# 1099 help



## Freeto16 (Apr 7, 2017)

Alright so this will be my first year with having drove for uber. My 1099 says I only made $700 but when I calculated all the money I made it was over $2,000. What should I do about this? Help please


----------



## UberTaxPro (Oct 3, 2014)

Freeto16 said:


> Alright so this will be my first year with having drove for uber. My 1099 says I only made $700 but when I calculated all the money I made it was over $2,000. What should I do about this? Help please


Look at your records closely. Add up your bank deposits, check your Uber trip online records etc... and try to find a discrepancy. It's really nothing you need to worry about, it's more of a problem for Uber than you.


----------



## Freeto16 (Apr 7, 2017)

UberTaxPro said:


> Look at your records closely. Add up your bank deposits, check your Uber trip online records etc... and try to find a discrepancy. It's really nothing you need to worry about, it's more of a problem for Uber than you.

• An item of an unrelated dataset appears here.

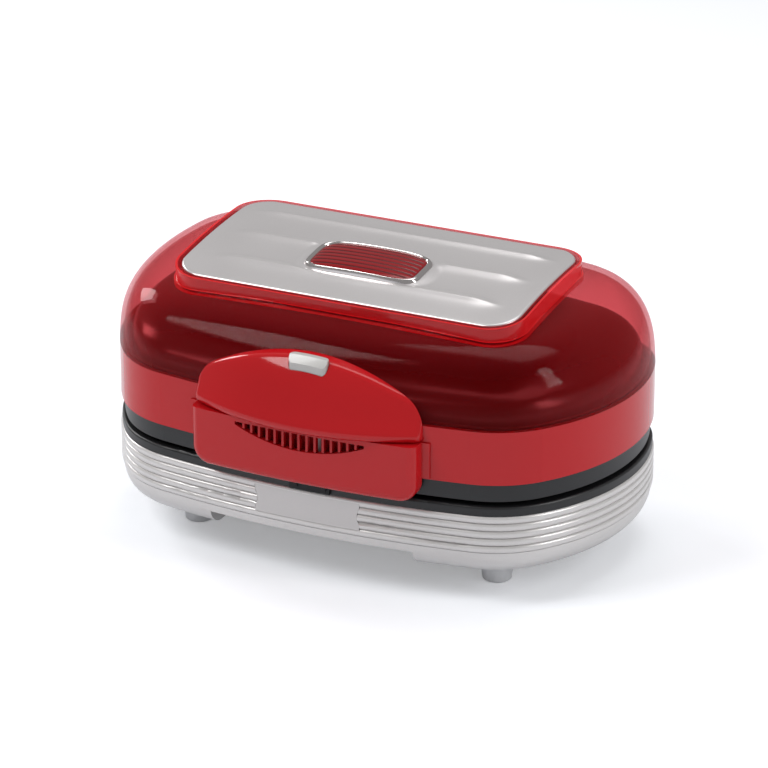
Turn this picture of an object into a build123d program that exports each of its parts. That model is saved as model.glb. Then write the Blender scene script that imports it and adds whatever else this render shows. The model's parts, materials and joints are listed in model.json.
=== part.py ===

Okay so when it comes to my taxes should I use the $700 they are saying? Right now I'm going through all my earnings and getting the totals for the fare, uber fees, and all my miles.


----------



## UberTaxPro (Oct 3, 2014)

Freeto16 said:


> Okay so when it comes to my taxes should I use the $700 they are saying? Right now I'm going through all my earnings and getting the totals for the fare, uber fees, and all my miles.


You're required to report all your income, if it's more than $700 report it all.


----------